Longoria continued, “The problem is if this movie fails, people go, ‘Oh Latino stories don’t work…female directors really don’t cut it.’ We don’t get a lot of at-bats. A white male can direct a $200 million film, fail and get another one. That’s the problem. I get one at-bat, one chance, work twice as hard, twice as fast, twice as cheap.”

“You really carry the generational traumas with you into the making of the film,” Longoria said. “For me, it fueled me. I was determined.”

Dr. Smith — founder of the USC Annenberg Inclusion Initiative, which this past week unveiled the The Inclusion List with the Adobe Foundation — praised Longoria for “walking the walk,” having worked closely with the actor-producer-director on the Inclusion Initiative, which provides research on diversity and inclusion in entertainment.

“This was a collaborative effort to reward folks that are doing well on-screen when it comes to representation across multiple categories: gender, race, ethnicity, LGBTQ+ as well as people with disabilities and over the age of 65,” Smith said, explaining the Inclusion List. “Are we showing the stories that aren’t told? And then who is working behind the camera?”

“28% of ticket buyers at the box office are Latino,” she said. “Your film will not succeed if you don’t have the Latino audience. Do you know how many Latinos showed up for ‘Crazy Rich Asians’? Do you know how many Latinos bought a ticket for ‘Fast and the Furious’? We over-index at moviegoing, so why shouldn’t there be content for us if we are the ticket buyers? If we are the viewers? … For me, I take great pride in throwing around that buying-power weight.
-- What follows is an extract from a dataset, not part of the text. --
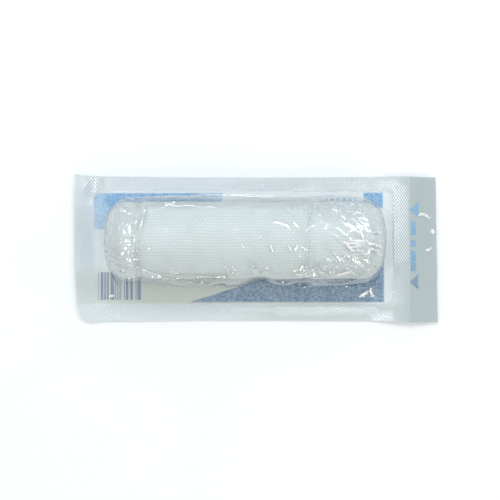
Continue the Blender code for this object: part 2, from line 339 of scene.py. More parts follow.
def tabClear(x, y):
    # the film's tab stands off the paper's, most at the front
    loose = ease((x - sealTab) / pouch["tab"])
    frontShare = (pouch["back"] - y) / (pouch["back"] - pouch["front"])
    return pouch["filmTabLift"] * loose * (0.3 + 0.7 * frontShare)


cockleRng = np.random.default_rng(7)
cockleWaves = [(cockleRng.uniform(14, 34) * mm, cockleRng.uniform(0, 2 * np.pi),
                cockleRng.uniform(0, 2 * np.pi)) for _ in range(7)]


def cockle(x, y):
    # slow waves in the margins, which fade out towards the roll
    waves = sum(np.sin(2 * np.pi / size * (x * math.cos(turn) + y * math.sin(turn)) + phase)
                for size, turn, phase in cockleWaves) / math.sqrt(len(cockleWaves))
    into = intoSeal(x, y)
    lift = pouch["cockle"] * (1 + 0.7 * waves) * ease((into + 2 * mm) / (6 * mm))
    return lift + pouch["cup"] * np.clip(into / (7 * mm), 0, 1.2) ** 2


def sheetHeight(x, y):
    return sheetLift(x, y) + cockle(x, y)


def pressed(x, y):
    # the knurl's depth, from faint to full
    def between(place, low, high):
        inside = np.minimum(place - low * mm, high * mm - place)
        return ease((inside + knurl["soft"]) / (2 * knurl["soft"]))

    depth = np.full(np.shape(x), knurl["faint"])
    for left, right, front, back, strength in pressedBands:
        depth += strength * between(x, left, right) * between(y, front, back)
    return depth


gridRow, gridColumn = np.indices(planX.shape)
checker = np.where((gridRow + gridColumn) % 2 == 0, 1.0, -1.0)
knurlHeight = knurl["height"] * pressed(planX, planY) * checker * sealMask(planX, planY)


def margins():
    # index of each grid point outside the hole, and the faces between them
    i0, i1, j0, j1 = hole
    inside = np.zeros((rows + 1, columns + 1), bool)
    inside[j0 + 1:j1, i0 + 1:i1] = True
    index = np.full(inside.shape, -1)
    index[~inside] = np.arange((~inside).sum())
    faces = []
    for j in range(rows):
        for i in range(columns):
            if i0 <= i < i1 and j0 <= j < j1:
                continue
            corners = (index[j, i], index[j, i + 1], index[j + 1, i + 1], index[j + 1, i])
            if checker[j, i] > 0:      # the knurl's ridges join its high points
                faces += [(corners[0], corners[1], corners[2]), (corners[0], corners[2], corners[3])]
            else:
                faces += [(corners[0], corners[1], corners[3]), (corners[1], corners[2], corners[3])]
    return ~inside, index, np.array(faces)


outside, gridIndex, marginFaces = margins()
loopIndex = np.array([gridIndex[j, i] for i, j in loop])


def ringFaces(first, rings):
    # faces from the hole's edge over each ring, which turn inwards
    near = first + np.arange(ringCount)
    even, odd, nextEven = near[0::2], near[1::2], np.roll(near[0::2], -1)
    after = np.roll(loopIndex, -1)
    faces = np.stack([loopIndex, after, odd], axis=1).tolist()
    faces += np.stack([loopIndex, odd, even], axis=1).tolist()
    faces += np.stack([after, nextEven, odd], axis=1).tolist()
    for _ in range(1, rings):
        far = near + ringCount
        faces += np.stack([near, np.roll(near, -1), np.roll(far, -1), far], axis=1).tolist()
        near = far
    return faces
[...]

If you don’t speak to us, we may not buy that movie ticket.”

“We’re still underrepresented in front of the camera, we’re still underrepresented behind the camera, we’re still not tapping into the females of the Latino community,” Longoria said. “We were at 7% in TV and film, now we’re at 5%, so the myth that Hollywood is so progressive is a myth when you look at the data.”

“The illusion is that Hollywood is progressive,” she added. “The reality is that we’re still far behind in equal representation.”